* **Task description**: Among the entries below, please repeat exactly and only the lines from the line containing "obj.matrix_world = Matrix.Identity(4)" to the line containing "return tuple(min(c *", both lines included.

* **Records supplied**:
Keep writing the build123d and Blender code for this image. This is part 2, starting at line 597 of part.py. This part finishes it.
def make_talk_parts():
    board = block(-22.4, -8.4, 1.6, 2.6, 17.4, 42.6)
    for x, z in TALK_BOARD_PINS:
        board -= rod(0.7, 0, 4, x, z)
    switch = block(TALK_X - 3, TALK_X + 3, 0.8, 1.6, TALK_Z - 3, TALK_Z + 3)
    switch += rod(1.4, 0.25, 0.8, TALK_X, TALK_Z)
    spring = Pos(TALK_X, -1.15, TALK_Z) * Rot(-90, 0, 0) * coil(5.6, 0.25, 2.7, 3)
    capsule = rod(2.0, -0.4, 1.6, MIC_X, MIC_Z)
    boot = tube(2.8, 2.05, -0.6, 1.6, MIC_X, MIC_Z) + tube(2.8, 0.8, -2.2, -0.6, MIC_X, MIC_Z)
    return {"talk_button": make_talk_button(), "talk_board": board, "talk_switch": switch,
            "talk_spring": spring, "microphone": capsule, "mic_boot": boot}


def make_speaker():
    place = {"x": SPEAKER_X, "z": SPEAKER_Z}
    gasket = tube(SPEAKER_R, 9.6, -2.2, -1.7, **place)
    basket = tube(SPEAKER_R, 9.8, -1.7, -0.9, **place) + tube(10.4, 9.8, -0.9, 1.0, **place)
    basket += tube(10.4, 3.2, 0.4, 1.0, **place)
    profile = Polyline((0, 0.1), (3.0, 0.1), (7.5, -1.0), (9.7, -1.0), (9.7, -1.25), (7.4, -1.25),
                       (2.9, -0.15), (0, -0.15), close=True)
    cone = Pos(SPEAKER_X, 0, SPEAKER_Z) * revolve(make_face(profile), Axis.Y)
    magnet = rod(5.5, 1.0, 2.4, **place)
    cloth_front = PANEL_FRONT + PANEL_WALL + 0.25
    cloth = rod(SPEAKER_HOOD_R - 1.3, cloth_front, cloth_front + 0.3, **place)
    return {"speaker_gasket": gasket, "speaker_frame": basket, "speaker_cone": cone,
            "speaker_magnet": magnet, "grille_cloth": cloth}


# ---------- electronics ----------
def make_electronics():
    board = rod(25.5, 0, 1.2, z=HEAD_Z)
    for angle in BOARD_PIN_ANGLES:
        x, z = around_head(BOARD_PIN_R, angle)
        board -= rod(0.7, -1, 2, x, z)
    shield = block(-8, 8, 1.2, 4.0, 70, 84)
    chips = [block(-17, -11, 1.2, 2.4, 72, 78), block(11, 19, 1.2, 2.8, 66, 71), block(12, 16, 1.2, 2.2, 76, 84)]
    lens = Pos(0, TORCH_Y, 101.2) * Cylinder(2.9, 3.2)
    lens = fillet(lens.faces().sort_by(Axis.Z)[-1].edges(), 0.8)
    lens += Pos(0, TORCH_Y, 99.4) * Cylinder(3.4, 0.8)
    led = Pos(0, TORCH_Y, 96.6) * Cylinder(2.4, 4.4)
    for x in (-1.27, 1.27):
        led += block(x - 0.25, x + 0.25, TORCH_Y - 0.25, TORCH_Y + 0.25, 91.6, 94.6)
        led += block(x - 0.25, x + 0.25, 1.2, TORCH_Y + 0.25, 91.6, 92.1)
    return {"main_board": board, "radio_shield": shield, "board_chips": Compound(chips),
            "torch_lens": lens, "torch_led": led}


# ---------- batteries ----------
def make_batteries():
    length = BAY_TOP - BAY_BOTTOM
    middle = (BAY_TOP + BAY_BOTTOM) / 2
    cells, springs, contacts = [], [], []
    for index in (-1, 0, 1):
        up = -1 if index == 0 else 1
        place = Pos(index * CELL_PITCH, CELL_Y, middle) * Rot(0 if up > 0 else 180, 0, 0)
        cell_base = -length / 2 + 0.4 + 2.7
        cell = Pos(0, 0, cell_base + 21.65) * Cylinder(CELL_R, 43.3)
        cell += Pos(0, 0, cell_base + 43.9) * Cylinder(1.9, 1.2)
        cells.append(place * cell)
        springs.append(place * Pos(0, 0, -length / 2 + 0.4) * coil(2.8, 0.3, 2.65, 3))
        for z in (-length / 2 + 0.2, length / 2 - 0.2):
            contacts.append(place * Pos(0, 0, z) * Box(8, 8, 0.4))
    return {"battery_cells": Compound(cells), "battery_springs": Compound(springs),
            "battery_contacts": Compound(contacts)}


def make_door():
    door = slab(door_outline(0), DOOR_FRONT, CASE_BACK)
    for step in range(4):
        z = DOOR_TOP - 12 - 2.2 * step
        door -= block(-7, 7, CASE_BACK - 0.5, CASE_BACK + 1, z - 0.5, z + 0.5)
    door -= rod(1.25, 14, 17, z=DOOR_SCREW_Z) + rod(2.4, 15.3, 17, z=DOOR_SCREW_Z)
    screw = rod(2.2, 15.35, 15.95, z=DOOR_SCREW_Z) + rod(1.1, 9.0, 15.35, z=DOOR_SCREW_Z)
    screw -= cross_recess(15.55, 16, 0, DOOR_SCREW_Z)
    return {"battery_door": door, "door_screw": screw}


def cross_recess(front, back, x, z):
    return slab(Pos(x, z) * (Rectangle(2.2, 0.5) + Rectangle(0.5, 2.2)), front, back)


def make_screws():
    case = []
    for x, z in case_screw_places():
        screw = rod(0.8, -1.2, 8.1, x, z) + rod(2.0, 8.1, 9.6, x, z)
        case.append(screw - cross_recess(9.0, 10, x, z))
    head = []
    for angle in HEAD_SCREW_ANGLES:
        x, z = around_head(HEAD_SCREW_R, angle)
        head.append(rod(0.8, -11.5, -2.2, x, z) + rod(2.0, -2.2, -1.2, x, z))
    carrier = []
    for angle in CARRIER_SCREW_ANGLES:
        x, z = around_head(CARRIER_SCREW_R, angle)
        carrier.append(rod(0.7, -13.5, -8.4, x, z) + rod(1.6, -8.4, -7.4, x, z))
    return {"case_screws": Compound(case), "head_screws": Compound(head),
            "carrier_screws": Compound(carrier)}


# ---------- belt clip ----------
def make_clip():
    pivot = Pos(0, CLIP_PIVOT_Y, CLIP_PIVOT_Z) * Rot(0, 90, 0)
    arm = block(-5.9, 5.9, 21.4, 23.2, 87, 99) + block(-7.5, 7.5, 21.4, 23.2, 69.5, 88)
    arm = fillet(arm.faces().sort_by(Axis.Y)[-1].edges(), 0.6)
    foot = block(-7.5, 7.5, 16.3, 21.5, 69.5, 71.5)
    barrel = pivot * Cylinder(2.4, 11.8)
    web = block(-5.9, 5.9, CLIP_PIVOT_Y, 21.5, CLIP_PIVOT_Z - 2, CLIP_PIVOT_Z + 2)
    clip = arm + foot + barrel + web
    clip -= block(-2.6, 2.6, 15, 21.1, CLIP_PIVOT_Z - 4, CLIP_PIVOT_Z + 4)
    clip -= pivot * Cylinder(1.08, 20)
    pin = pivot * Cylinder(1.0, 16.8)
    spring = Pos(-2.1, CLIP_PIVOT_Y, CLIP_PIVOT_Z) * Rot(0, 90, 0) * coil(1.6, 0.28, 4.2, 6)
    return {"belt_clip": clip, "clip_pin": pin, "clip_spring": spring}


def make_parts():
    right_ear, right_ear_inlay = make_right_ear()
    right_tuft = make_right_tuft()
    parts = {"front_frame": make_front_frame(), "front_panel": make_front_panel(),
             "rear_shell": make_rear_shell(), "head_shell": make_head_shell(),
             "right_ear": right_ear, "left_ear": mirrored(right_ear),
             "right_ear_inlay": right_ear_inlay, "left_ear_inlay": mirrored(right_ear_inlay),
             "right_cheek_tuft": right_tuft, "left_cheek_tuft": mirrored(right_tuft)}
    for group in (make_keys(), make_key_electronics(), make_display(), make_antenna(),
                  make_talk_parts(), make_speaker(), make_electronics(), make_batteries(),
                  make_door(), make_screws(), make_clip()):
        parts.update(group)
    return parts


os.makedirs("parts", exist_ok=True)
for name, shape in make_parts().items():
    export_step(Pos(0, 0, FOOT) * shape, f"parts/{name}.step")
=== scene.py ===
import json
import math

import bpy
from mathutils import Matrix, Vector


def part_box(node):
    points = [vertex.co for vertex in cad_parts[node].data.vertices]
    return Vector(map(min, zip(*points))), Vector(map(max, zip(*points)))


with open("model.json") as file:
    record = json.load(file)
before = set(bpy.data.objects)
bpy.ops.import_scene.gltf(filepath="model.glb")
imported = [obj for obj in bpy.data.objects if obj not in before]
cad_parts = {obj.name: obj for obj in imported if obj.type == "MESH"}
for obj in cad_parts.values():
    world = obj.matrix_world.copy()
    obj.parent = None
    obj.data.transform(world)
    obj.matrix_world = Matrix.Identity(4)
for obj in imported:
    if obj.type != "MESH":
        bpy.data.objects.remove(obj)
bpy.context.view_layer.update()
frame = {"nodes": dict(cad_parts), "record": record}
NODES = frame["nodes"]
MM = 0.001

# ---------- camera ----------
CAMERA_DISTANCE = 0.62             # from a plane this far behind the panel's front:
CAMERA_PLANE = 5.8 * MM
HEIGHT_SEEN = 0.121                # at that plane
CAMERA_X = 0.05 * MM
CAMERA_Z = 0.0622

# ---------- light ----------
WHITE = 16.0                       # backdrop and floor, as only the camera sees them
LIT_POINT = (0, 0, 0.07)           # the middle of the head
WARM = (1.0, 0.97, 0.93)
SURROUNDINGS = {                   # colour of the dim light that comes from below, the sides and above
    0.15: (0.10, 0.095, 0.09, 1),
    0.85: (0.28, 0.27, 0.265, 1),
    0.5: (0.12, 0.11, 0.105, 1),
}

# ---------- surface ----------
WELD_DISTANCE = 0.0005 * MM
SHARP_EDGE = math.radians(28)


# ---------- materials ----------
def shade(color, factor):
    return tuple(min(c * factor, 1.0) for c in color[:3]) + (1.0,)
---
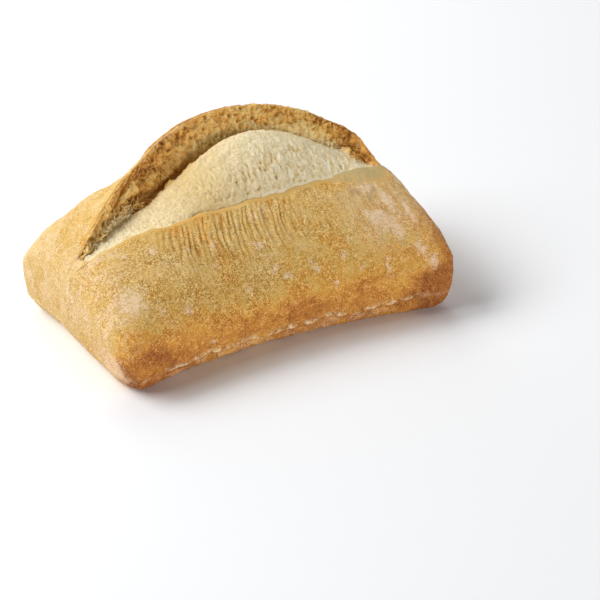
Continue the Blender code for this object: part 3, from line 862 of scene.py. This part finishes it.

* **Worked answer**:
    obj.matrix_world = Matrix.Identity(4)
for obj in imported:
    if obj.type != "MESH":
        bpy.data.objects.remove(obj)
bpy.context.view_layer.update()
frame = {"nodes": dict(cad_parts), "record": record}
NODES = frame["nodes"]
MM = 0.001

# ---------- camera ----------
CAMERA_DISTANCE = 0.62             # from a plane this far behind the panel's front:
CAMERA_PLANE = 5.8 * MM
HEIGHT_SEEN = 0.121                # at that plane
CAMERA_X = 0.05 * MM
CAMERA_Z = 0.0622

# ---------- light ----------
WHITE = 16.0                       # backdrop and floor, as only the camera sees them
LIT_POINT = (0, 0, 0.07)           # the middle of the head
WARM = (1.0, 0.97, 0.93)
SURROUNDINGS = {                   # colour of the dim light that comes from below, the sides and above
    0.15: (0.10, 0.095, 0.09, 1),
    0.85: (0.28, 0.27, 0.265, 1),
    0.5: (0.12, 0.11, 0.105, 1),
}

# ---------- surface ----------
WELD_DISTANCE = 0.0005 * MM
SHARP_EDGE = math.radians(28)


# ---------- materials ----------
def shade(color, factor):
    return tuple(min(c * factor, 1.0) for c in color[:3]) + (1.0,)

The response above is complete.